■ WHAT THIS TASK INVOLVES ■
Copy verbatim the material from its first line to the line that holds "const FOLD_STEPS = 4;", including that line.

■ DATA ■
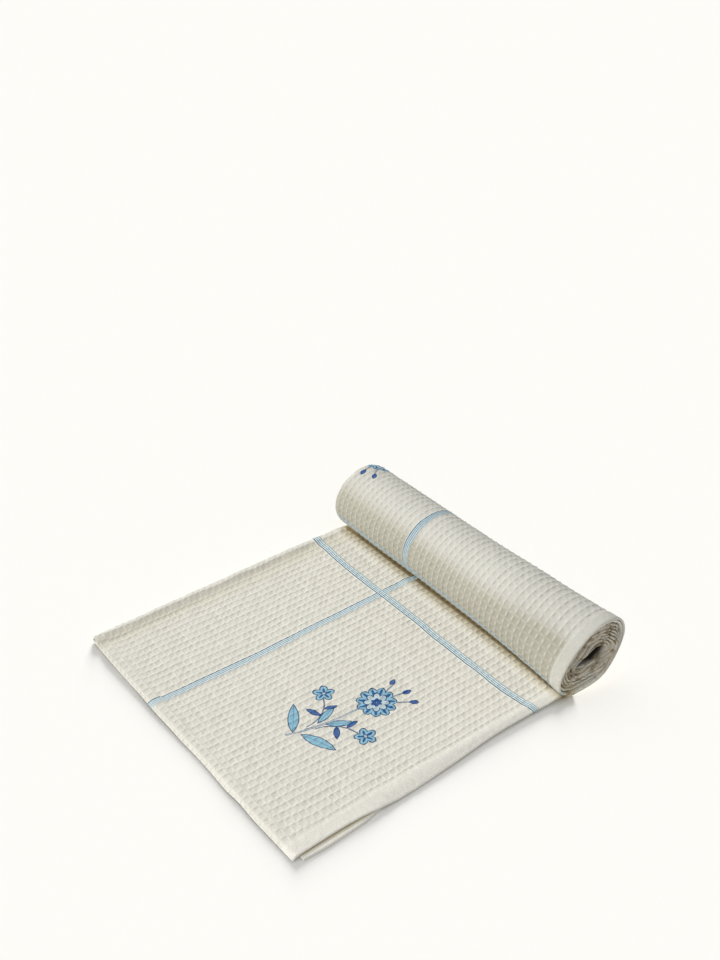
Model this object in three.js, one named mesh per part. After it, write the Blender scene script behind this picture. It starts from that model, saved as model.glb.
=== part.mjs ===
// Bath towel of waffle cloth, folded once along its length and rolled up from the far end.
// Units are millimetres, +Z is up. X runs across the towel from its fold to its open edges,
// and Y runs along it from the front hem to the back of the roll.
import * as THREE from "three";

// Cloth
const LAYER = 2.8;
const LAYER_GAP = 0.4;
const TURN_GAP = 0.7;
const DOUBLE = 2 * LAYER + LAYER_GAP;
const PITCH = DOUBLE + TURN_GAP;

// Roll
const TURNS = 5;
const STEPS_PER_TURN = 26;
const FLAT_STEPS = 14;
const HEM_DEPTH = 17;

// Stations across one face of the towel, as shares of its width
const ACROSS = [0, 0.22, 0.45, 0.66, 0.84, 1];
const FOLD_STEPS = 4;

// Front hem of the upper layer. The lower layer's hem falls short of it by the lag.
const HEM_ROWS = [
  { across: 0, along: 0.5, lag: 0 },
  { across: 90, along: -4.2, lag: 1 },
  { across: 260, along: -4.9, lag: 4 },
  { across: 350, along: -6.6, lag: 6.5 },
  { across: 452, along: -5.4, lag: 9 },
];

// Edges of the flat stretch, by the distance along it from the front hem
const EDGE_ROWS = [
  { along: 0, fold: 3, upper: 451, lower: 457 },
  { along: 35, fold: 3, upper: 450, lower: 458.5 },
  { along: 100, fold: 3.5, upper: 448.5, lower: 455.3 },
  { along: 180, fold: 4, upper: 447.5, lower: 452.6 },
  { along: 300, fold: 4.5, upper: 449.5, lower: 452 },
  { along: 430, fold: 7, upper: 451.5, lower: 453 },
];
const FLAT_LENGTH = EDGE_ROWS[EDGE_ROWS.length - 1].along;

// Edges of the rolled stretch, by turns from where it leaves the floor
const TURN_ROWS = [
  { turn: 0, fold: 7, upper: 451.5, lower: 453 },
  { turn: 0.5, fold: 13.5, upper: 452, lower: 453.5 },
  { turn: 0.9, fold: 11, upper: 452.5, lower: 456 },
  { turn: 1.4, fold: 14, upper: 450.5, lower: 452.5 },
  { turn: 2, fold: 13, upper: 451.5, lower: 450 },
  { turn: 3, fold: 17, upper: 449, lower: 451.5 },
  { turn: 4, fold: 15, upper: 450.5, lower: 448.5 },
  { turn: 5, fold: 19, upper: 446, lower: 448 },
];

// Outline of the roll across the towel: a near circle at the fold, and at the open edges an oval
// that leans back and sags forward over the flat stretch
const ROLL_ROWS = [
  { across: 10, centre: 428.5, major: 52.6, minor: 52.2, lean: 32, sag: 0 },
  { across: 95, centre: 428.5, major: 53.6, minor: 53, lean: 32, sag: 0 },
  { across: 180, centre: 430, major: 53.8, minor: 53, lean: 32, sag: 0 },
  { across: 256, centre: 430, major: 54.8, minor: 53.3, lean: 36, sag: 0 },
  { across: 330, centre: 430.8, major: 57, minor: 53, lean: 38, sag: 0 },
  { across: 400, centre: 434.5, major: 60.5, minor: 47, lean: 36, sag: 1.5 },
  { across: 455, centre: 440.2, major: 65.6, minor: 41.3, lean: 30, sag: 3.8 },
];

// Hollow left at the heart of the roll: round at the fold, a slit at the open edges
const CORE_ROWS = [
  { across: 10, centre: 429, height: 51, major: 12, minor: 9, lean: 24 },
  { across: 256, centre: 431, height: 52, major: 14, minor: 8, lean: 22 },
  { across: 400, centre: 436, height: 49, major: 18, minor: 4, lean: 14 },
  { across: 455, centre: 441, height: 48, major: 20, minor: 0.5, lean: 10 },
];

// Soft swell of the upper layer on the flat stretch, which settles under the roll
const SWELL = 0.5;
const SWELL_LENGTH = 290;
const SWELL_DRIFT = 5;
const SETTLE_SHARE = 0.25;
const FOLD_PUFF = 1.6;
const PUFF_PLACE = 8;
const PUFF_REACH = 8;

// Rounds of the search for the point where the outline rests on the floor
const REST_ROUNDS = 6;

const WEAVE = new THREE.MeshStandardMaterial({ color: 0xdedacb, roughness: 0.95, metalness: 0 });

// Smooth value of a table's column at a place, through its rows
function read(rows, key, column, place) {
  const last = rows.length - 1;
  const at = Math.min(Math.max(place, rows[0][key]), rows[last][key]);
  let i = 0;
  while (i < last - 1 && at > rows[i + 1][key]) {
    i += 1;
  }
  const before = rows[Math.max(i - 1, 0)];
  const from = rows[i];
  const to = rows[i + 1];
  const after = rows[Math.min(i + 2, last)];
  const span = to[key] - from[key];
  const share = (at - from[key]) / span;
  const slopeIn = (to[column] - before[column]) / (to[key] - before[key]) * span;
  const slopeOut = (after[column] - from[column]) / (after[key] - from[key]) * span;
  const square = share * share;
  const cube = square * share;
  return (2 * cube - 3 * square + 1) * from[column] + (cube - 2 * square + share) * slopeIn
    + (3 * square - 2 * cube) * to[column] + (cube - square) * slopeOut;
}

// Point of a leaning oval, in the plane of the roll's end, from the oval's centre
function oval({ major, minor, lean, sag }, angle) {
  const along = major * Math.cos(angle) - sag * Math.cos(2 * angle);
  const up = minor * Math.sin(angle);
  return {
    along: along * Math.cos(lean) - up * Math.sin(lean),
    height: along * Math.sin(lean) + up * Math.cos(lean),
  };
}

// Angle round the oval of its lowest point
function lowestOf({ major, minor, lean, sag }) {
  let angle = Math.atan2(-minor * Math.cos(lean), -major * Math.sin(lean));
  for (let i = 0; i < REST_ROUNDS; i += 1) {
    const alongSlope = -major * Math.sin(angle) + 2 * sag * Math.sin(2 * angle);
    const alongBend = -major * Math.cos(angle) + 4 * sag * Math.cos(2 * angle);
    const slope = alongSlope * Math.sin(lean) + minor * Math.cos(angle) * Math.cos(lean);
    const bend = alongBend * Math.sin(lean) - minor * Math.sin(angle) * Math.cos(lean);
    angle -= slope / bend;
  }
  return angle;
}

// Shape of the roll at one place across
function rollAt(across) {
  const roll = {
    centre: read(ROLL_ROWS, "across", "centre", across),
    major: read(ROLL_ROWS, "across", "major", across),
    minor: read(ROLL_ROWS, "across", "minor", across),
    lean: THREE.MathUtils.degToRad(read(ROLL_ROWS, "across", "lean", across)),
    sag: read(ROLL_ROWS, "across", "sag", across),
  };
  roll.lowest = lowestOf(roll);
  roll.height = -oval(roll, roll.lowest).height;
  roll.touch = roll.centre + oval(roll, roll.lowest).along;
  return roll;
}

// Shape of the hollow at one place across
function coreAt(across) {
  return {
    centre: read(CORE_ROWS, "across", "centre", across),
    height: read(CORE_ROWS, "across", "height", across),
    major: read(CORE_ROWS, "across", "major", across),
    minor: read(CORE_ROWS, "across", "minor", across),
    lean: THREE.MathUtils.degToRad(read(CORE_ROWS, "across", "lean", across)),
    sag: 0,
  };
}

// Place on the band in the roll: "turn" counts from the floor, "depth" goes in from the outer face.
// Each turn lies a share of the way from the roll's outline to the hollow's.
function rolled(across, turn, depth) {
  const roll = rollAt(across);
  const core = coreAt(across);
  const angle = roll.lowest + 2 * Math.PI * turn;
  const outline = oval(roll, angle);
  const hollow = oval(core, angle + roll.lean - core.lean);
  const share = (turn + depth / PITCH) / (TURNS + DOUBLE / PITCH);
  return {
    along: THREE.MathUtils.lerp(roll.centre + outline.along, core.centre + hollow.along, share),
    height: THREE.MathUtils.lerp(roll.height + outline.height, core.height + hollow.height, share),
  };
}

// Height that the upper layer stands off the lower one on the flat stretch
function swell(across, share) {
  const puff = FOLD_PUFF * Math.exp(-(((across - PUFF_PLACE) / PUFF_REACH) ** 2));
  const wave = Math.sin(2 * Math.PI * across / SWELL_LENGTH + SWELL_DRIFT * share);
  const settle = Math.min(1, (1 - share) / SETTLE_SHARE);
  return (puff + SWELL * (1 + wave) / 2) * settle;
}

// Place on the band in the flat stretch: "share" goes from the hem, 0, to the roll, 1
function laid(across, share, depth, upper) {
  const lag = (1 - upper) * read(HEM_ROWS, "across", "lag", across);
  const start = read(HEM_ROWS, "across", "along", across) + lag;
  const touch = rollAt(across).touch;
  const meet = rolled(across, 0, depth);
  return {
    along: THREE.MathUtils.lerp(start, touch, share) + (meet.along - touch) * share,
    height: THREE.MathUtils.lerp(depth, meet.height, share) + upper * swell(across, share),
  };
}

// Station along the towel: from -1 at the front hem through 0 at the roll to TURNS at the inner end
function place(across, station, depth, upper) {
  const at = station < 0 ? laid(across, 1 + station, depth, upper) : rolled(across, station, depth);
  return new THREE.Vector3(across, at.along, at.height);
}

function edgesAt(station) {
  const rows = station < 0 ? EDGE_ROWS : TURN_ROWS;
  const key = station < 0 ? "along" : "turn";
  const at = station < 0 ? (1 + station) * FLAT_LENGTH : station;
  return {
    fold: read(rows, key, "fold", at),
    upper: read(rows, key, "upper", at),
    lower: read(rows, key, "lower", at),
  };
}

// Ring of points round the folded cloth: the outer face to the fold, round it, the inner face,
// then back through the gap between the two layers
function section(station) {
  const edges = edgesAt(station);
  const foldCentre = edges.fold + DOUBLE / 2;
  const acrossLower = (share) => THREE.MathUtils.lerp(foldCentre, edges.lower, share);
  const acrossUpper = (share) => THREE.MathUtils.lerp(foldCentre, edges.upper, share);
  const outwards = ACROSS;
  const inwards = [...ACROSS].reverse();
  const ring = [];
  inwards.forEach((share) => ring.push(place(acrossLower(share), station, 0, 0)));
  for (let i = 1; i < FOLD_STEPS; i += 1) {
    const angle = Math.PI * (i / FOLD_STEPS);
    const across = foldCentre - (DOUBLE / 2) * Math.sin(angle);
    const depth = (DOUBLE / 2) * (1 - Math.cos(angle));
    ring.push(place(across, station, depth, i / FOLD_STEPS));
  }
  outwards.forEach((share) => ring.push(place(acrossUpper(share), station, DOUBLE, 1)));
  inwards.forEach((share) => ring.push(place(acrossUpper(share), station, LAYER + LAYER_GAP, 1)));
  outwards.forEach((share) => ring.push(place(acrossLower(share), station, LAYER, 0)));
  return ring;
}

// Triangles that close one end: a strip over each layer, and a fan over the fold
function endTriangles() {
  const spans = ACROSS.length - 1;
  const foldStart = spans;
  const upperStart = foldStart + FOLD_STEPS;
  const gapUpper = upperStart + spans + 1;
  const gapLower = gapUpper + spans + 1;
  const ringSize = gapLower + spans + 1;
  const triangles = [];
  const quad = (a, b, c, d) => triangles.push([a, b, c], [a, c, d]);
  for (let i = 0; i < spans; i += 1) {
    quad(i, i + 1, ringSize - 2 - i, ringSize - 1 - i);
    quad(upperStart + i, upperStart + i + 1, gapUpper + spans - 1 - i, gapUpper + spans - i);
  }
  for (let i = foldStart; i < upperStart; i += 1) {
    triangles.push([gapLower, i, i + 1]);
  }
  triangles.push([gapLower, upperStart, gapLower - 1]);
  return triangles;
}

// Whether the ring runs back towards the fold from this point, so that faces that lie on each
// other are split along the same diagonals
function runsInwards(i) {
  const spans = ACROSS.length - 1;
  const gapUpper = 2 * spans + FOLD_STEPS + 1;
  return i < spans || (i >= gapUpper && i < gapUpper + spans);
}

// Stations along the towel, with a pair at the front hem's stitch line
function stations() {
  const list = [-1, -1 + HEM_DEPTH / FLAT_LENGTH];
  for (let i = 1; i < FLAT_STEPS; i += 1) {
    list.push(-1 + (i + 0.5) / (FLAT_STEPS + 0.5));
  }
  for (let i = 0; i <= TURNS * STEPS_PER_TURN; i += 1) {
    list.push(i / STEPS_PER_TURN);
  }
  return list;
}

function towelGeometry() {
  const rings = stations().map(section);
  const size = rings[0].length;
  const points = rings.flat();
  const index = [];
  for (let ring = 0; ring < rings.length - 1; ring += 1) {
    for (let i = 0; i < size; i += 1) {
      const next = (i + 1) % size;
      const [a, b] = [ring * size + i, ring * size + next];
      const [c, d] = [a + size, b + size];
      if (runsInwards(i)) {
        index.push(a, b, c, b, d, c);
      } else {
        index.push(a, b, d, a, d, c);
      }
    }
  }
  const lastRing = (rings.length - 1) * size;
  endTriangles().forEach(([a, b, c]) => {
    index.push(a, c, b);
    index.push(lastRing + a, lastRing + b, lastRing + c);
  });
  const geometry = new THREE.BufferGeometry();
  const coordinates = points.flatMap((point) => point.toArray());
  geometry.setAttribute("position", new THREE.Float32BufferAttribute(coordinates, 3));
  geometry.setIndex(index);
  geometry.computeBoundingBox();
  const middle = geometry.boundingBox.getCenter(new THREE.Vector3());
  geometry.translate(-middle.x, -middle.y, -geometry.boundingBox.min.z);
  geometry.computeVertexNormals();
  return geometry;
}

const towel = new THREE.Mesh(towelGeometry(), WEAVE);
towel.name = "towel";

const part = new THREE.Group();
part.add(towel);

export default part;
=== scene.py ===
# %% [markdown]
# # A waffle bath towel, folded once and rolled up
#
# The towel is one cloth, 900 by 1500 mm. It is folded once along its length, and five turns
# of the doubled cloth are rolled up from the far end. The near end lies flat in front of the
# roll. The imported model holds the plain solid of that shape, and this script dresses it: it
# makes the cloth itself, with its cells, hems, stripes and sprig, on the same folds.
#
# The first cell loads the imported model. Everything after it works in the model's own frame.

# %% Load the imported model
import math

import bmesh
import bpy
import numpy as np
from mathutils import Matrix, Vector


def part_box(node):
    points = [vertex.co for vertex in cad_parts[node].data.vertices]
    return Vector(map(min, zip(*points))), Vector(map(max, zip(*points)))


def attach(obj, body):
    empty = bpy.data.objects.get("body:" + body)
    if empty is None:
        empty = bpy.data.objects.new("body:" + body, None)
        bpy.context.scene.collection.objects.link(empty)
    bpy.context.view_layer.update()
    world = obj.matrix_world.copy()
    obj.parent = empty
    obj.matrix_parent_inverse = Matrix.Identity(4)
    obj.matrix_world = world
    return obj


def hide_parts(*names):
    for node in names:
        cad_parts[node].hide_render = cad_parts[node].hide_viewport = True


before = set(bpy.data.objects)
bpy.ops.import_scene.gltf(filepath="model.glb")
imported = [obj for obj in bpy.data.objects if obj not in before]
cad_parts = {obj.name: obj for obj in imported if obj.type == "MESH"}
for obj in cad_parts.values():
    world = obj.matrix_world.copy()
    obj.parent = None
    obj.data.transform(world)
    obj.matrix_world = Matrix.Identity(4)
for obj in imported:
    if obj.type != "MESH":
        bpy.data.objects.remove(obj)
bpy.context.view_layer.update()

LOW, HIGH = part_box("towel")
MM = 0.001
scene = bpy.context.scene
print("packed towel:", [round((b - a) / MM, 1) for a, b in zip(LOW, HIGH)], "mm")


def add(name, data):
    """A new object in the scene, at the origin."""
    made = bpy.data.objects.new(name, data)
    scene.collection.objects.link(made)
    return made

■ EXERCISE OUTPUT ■
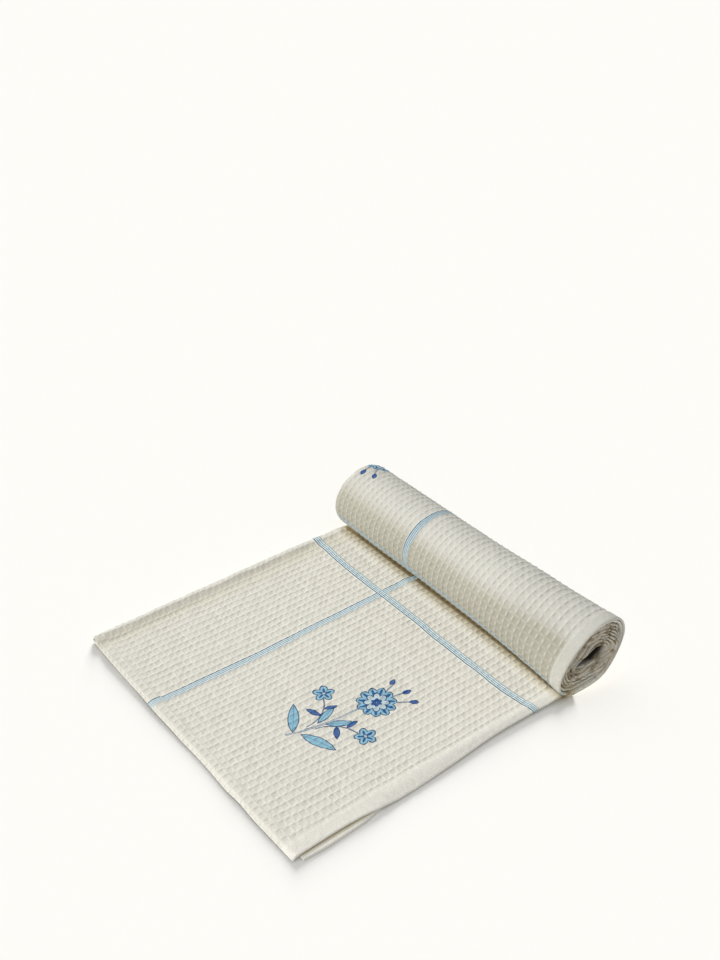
Model this object in three.js, one named mesh per part. After it, write the Blender scene script behind this picture. It starts from that model, saved as model.glb.
=== part.mjs ===
// Bath towel of waffle cloth, folded once along its length and rolled up from the far end.
// Units are millimetres, +Z is up. X runs across the towel from its fold to its open edges,
// and Y runs along it from the front hem to the back of the roll.
import * as THREE from "three";

// Cloth
const LAYER = 2.8;
const LAYER_GAP = 0.4;
const TURN_GAP = 0.7;
const DOUBLE = 2 * LAYER + LAYER_GAP;
const PITCH = DOUBLE + TURN_GAP;

// Roll
const TURNS = 5;
const STEPS_PER_TURN = 26;
const FLAT_STEPS = 14;
const HEM_DEPTH = 17;

// Stations across one face of the towel, as shares of its width
const ACROSS = [0, 0.22, 0.45, 0.66, 0.84, 1];
const FOLD_STEPS = 4;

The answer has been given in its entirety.